++++ Material provided ++++
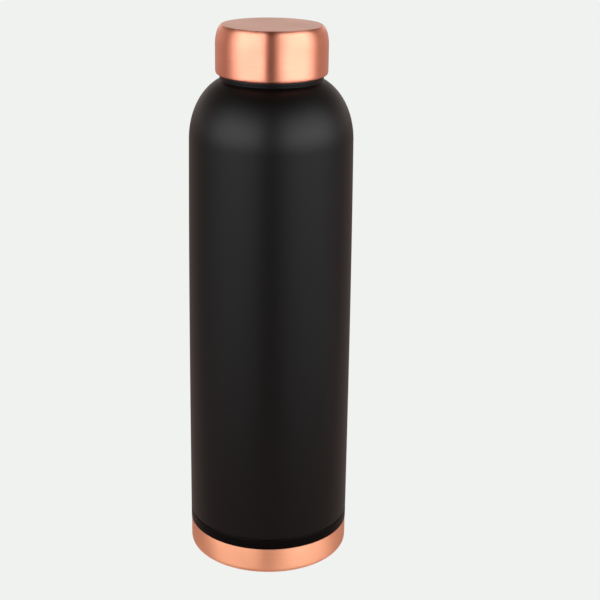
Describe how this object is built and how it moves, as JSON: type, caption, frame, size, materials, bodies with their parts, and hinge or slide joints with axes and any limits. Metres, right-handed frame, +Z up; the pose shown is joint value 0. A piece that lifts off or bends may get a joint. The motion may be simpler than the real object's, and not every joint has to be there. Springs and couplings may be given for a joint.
{
  "type": "copper water bottle",
  "caption": "Slim round copper water bottle with a domed, black-coated body, a bare copper foot band and a copper screw cap on a threaded neck.",
  "frame": {"origin": "on the floor under the middle of the foot ring", "axes": "+Z up along the bottle's axis, from the foot to the cap; X and Y are equal on a round bottle, and the viewer stands at -Y"},
  "size_m": [0.0782, 0.0782, 0.2602],
  "materials": {
    "black_powder_coat": "matt black powder coat on copper, bare copper inside",
    "brushed_copper": "copper, brushed round the axis and clear-lacquered",
    "turned_copper": "copper, turned bright",
    "moulded_insert": "moulded polypropylene, satin black",
    "silicone_washer": "translucent white silicone"
  },
  "bodies": {
    "bottle": {"body_shell": "black_powder_coat", "base_cup": "brushed_copper", "neck_collar": "turned_copper"},
    "cap_seal": {"cap_gasket": "silicone_washer"},
    "cap": {"cap_shell": "brushed_copper", "cap_insert": "moulded_insert"}
  },
  "joints": [
    {"name": "cap_lift", "type": "slide", "parent": "bottle", "child": "cap_seal", "axis": [0, 0, 1], "range_m": [0, 0.0161]},
    {"name": "cap_turn", "type": "hinge", "parent": "cap_seal", "child": "cap", "pos_m": [0, 0, 0.2385], "axis": [0, 0, 1], "range_deg": [0, 1440]}
  ],
  "couplings": [
    {"joint": "cap_lift", "follows": "cap_turn", "m_per_rad": 0.00063662}
  ]
}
++++
Task description:
Output all of the data again. Match it exactly.

Result for this task:
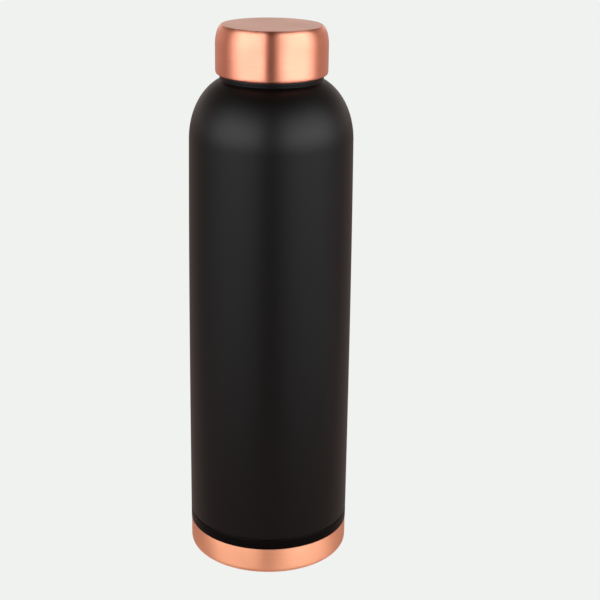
Describe how this object is built and how it moves, as JSON: type, caption, frame, size, materials, bodies with their parts, and hinge or slide joints with axes and any limits. Metres, right-handed frame, +Z up; the pose shown is joint value 0. A piece that lifts off or bends may get a joint. The motion may be simpler than the real object's, and not every joint has to be there. Springs and couplings may be given for a joint.
{
  "type": "copper water bottle",
  "caption": "Slim round copper water bottle with a domed, black-coated body, a bare copper foot band and a copper screw cap on a threaded neck.",
  "frame": {"origin": "on the floor under the middle of the foot ring", "axes": "+Z up along the bottle's axis, from the foot to the cap; X and Y are equal on a round bottle, and the viewer stands at -Y"},
  "size_m": [0.0782, 0.0782, 0.2602],
  "materials": {
    "black_powder_coat": "matt black powder coat on copper, bare copper inside",
    "brushed_copper": "copper, brushed round the axis and clear-lacquered",
    "turned_copper": "copper, turned bright",
    "moulded_insert": "moulded polypropylene, satin black",
    "silicone_washer": "translucent white silicone"
  },
  "bodies": {
    "bottle": {"body_shell": "black_powder_coat", "base_cup": "brushed_copper", "neck_collar": "turned_copper"},
    "cap_seal": {"cap_gasket": "silicone_washer"},
    "cap": {"cap_shell": "brushed_copper", "cap_insert": "moulded_insert"}
  },
  "joints": [
    {"name": "cap_lift", "type": "slide", "parent": "bottle", "child": "cap_seal", "axis": [0, 0, 1], "range_m": [0, 0.0161]},
    {"name": "cap_turn", "type": "hinge", "parent": "cap_seal", "child": "cap", "pos_m": [0, 0, 0.2385], "axis": [0, 0, 1], "range_deg": [0, 1440]}
  ],
  "couplings": [
    {"joint": "cap_lift", "follows": "cap_turn", "m_per_rad": 0.00063662}
  ]
}